First, what is meant by saying something has been taught infallibly by the ordinary magisterium? At Vatican II the question was explained thus:

“Although individual bishops do not enjoy the prerogative of infallibility, nevertheless, even though dispersed throughout the world, but maintaining the bond of communion among themselves and with the successor of Peter, when in teaching authentically matters concerning faith and morals they agree about a judgment as one to be definitively held, they infallibly proclaim the teaching of Christ. This takes place even more clearly when they are gathered together in an ecumenical council and are the teachers and judges of faith and morals for the whole church. Their definitions must be adhered to with the obedience of faith.

“This infallibility, however, with which the divine redeemer willed his church to be endowed in defining doctrine concerning faith or morals, extends just as far as the deposit of divine revelation that is to be guarded as sacred and faithfully expounded….But when the Roman Pontiff or the body of bishops together with him define a decision, they do so in accordance with revelation itself, by which all are obliged to abide and to which all must conform….The Roman Pontiff and the bishops, in virtue of their office and the seriousness of the matter, work sedulously through the appropriate means duly to investigate this revelation and give it suitable expression. However, they do not accept any new public revelation as belonging to the divine deposit of faith.” (Lumen gentium 25).

The translation is that from Decrees of the Ecumenical Councils, edited by Norman Tanner S.J. – (I like using this translation because I was the translator for the documents of the Second Lateran Council which this work also includes.) The Abbot translation changes nothing of significance, the key part in that version reading as follows:

“Although the individual bishops do not enjoy the prerogative of infallibility, they can nevertheless proclaim Christ’s doctrine infallibly. This is so, when they are dispersed around the world, provided that while maintaining the bond of unity among themselves and with Peter’s successor, and while teaching authentically on a matter of faith or morals, they concur in a single viewpoint as the one which must be held conclusively.”

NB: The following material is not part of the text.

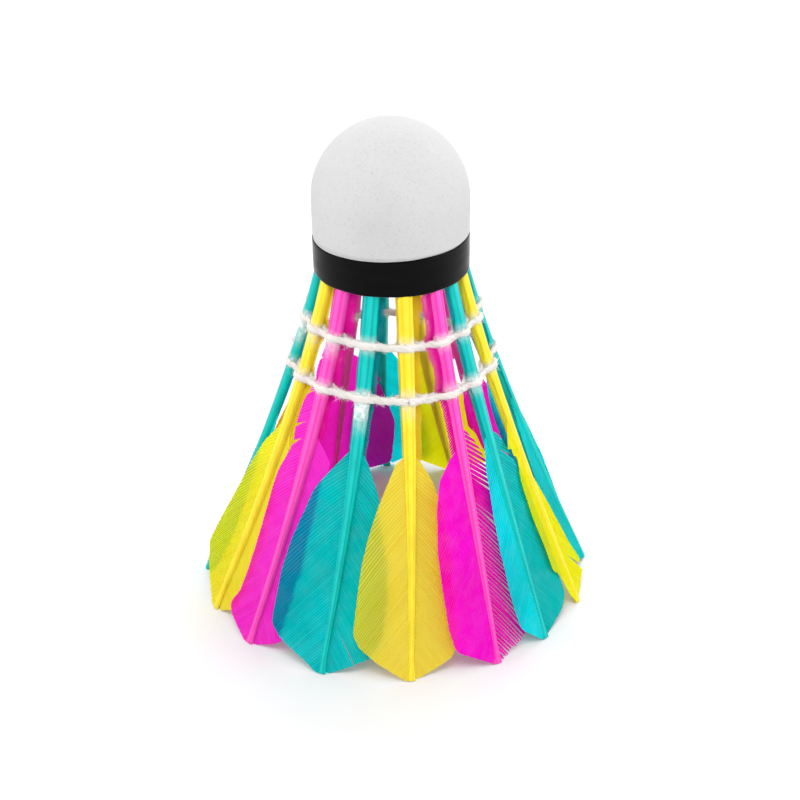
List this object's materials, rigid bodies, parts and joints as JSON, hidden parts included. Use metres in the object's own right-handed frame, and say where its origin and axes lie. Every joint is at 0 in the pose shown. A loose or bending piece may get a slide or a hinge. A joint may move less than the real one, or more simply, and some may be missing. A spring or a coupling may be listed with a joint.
{
  "type": "badminton shuttlecock",
  "caption": "Feather badminton shuttlecock with a white foam head, a black band and a skirt of teal, yellow and magenta feathers bound with two rows of thread.",
  "frame": {"origin": "on the head's axis, in the plane of the feet of the feathers that the shuttlecock stands on", "axes": "+Z along the head's axis, from the feet up to the top of the head; -Y towards feather 01, which faces the viewer, and the feathers count counter-clockwise seen from above"},
  "size_m": [0.068, 0.068, 0.0818],
  "materials": {
    "foam": "matt closed-cell foam with fine pores",
    "tape": "satin black tape",
    "thread": "fuzzy twisted white cotton thread set with clear glue",
    "teal_vane": "dyed feather barbs, translucent",
    "teal_shaft": "dyed quill, satin",
    "yellow_vane": "dyed feather barbs, translucent",
    "yellow_shaft": "dyed quill, satin",
    "magenta_vane": "dyed feather barbs, translucent",
    "magenta_shaft": "dyed quill, satin"
  },
  "bodies": {
    "root": {"foam_head": "foam", "band_tape": "tape", "thread_upper_outer": "thread", "thread_upper_inner": "thread", "thread_lower_outer": "thread", "thread_lower_inner": "thread", "feather_01_shaft": "yellow_shaft", "feather_01_vane_left": "yellow_vane", "feather_01_vane_right": "yellow_vane", "feather_02_shaft": "magenta_shaft", "feather_02_vane_left": "magenta_vane", "feather_02_vane_right": "magenta_vane", "feather_03_shaft": "teal_shaft", "feather_03_vane_left": "teal_vane", "feather_03_vane_right": "teal_vane", "feather_04_shaft": "yellow_shaft", "feather_04_vane_left": "yellow_vane", "feather_04_vane_right": "yellow_vane", "feather_05_shaft": "teal_shaft", "feather_05_vane_left": "teal_vane", "feather_05_vane_right": "teal_vane", "feather_06_shaft": "teal_shaft", "feather_06_vane_left": "teal_vane", "feather_06_vane_right": "teal_vane", "feather_07_shaft": "magenta_shaft", "feather_07_vane_left": "magenta_vane", "feather_07_vane_right": "magenta_vane", "feather_08_shaft": "yellow_shaft", "feather_08_vane_left": "yellow_vane", "feather_08_vane_right": "yellow_vane", "feather_09_shaft": "teal_shaft", "feather_09_vane_left": "teal_vane", "feather_09_vane_right": "teal_vane", "feather_10_shaft": "magenta_shaft", "feather_10_vane_left": "magenta_vane", "feather_10_vane_right": "magenta_vane", "feather_11_shaft": "yellow_shaft", "feather_11_vane_left": "yellow_vane", "feather_11_vane_right": "yellow_vane", "feather_12_shaft": "magenta_shaft", "feather_12_vane_left": "magenta_vane", "feather_12_vane_right": "magenta_vane", "feather_13_shaft": "teal_shaft", "feather_13_vane_left": "teal_vane", "feather_13_vane_right": "teal_vane", "feather_14_shaft": "yellow_shaft", "feather_14_vane_left": "yellow_vane", "feather_14_vane_right": "yellow_vane", "feather_15_shaft": "magenta_shaft", "feather_15_vane_left": "magenta_vane", "feather_15_vane_right": "magenta_vane", "feather_16_shaft": "teal_shaft", "feather_16_vane_left": "teal_vane", "feather_16_vane_right": "teal_vane"}
  },
  "joints": []
}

So our question is, does the ban on women priests fall under the scope of the type of infallibility which these texts define? On the face of it, (my answer is that) it is dubious that it does. The requirement for infallibility here is quite strong. The College of Bishops as a whole in union with the pope must teach the matter as one which is to be ‘’held definitively" or “conclusively”.

Moreover, the scope of such a teaching cannot extend beyond what is already contained in the deposit of divine revelation. The bishops collectively are supposed to have engaged in sedulous investigation of the deposit of divine revelation beforehand, and the teaching cannot be anything new, or added on to the original deposit of faith. The bishops cannot just invent a new doctrine which previous generations of bishops had no way of knowing was contained in the deposit of faith.

Has the College of Bishops ever, then, as a moral whole, though dispersed around the world, but in communion with one another and with the successor of Peter, agreed on the judgment that women cannot be ordained, that this judgment is a doctrine belonging to the deposit of faith, and that it is to be held definitively or conclusively as such?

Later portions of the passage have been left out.